Itopride
| 證據等級: L5 | 預測適應症: 10 個 |
目錄
Itopride: From Functional Dyspepsia to Small Bowel Crohn Disease
One-Sentence Summary
Itopride is a dual-mechanism prokinetic agent (dopamine D2 antagonist + acetylcholinesterase inhibitor) approved for functional dyspepsia and non-ulcer dyspepsia. The TxGNN model predicts it may be effective for Small Bowel Crohn Disease with a score of 99.90%, however no clinical trials and no supporting literature currently exist for this indication, placing the evidence at Level L5 (model prediction only).
Quick Overview
| Item | Content |
|---|---|
| Original Indication | Functional dyspepsia / Non-ulcer dyspepsia |
| Predicted New Indication | Small Bowel Crohn Disease |
| TxGNN Prediction Score | 99.90% |
| Evidence Level | L5 (model prediction only, no actual studies) |
| India Market Status | ✗ Not Marketed |
| Number of Registrations | 0 |
| Recommended Decision | Hold |
Why is This Prediction Reasonable?
Currently, detailed mechanism of action data is not available from the data pack. Based on known information, Itopride combines dopamine D2 receptor antagonism with acetylcholinesterase (AChE) inhibition. By blocking D2 receptors in the enteric nervous system, it removes the inhibitory brake on gastrointestinal motility; simultaneously, AChE inhibition increases local acetylcholine levels, enhancing smooth muscle contractility throughout the GI tract. Its established efficacy in functional dyspepsia and non-ulcer dyspepsia confirms a predominantly gut-directed pharmacological profile.
The predicted link to small bowel Crohn disease is mechanistically tenuous. Crohn disease is driven by dysregulated mucosal immunity — T-cell-mediated inflammation, cytokine cascades (TNF-α, IL-12/23), and transmural granulomatous injury — none of which are direct targets of Itopride. While D2 antagonism carries a theoretical mild enteric anti-inflammatory potential, this remains speculative and has not been demonstrated in inflammatory bowel disease models.
The high TxGNN score most likely reflects co-occurrence of gastrointestinal tract nodes in the underlying knowledge graph rather than a direct biological mechanism. Itopride’s prokinetic action might offer symptomatic relief of dysmotility features that co-exist with Crohn disease, but this is a supportive role at best, not a disease-modifying one.
Clinical Trial Evidence
Currently no related clinical trials registered for Itopride in Small Bowel Crohn Disease.
Literature Evidence
Currently no related literature available for Itopride in Small Bowel Crohn Disease.
India Market Information
Itopride is currently not marketed in India and holds zero registered licenses. No product authorization data is available for this market.
Safety Considerations
Please refer to the package insert for safety information.
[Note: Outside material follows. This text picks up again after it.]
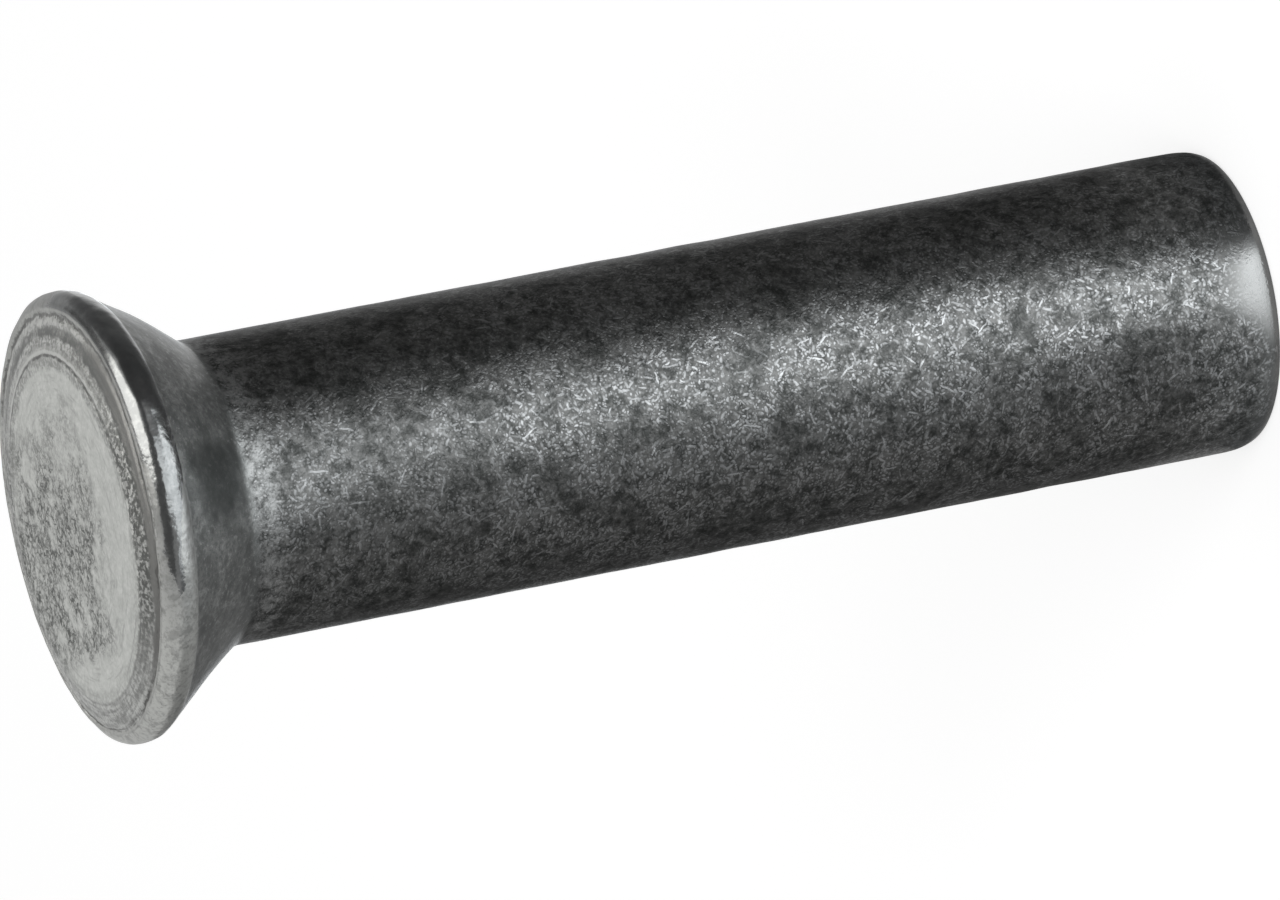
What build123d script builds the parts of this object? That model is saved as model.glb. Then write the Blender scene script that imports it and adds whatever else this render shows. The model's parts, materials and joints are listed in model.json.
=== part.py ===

⚠️ Note: CDSCO package insert warnings, contraindications, and drug interaction data were identified as data gaps in this evidence pack. Safety review cannot be completed until these materials are retrieved from official sources.
Conclusion and Next Steps
Decision: Hold
Rationale: The TxGNN model yields a high prediction score, but the mechanistic link between Itopride’s prokinetic dual action and the immune-inflammatory pathology of small bowel Crohn disease is not supported by any clinical trials or published literature. The prediction is assessed as a likely knowledge-graph false positive arising from shared GI tract node proximity. Proceeding without a credible mechanistic hypothesis and with zero clinical evidence would not be a productive use of development resources at this stage.
To proceed, the following is needed:
- Mechanistic validation: Identify whether Itopride’s D2 antagonism has any documented effect on intestinal mucosal immunity or Crohn-related inflammatory pathways (in vitro / animal data minimum)
- MOA data gap resolution: Retrieve full DrugBank mechanism-of-action profile to enable proper target-disease mapping
- Safety data gap resolution: Download and parse the CDSCO / approved market package insert to complete contraindication and warning review
- Literature expansion: Conduct a broader PubMed search combining “itopride” with “inflammatory bowel disease”, “intestinal inflammation”, or “Crohn” to verify the zero-evidence finding
- Indication re-ranking review: Consider deprioritising rank 1 and focusing development resources on mechanistically stronger candidates from this same pack — notably gastric dilatation (rank 8) and hiatus hernia (rank 4), both of which have direct pathophysiological overlap with Itopride’s known prokinetic mechanism
Disclaimer
This content is for research purposes only and does not constitute medical advice. Clinical validation is required before any clinical application.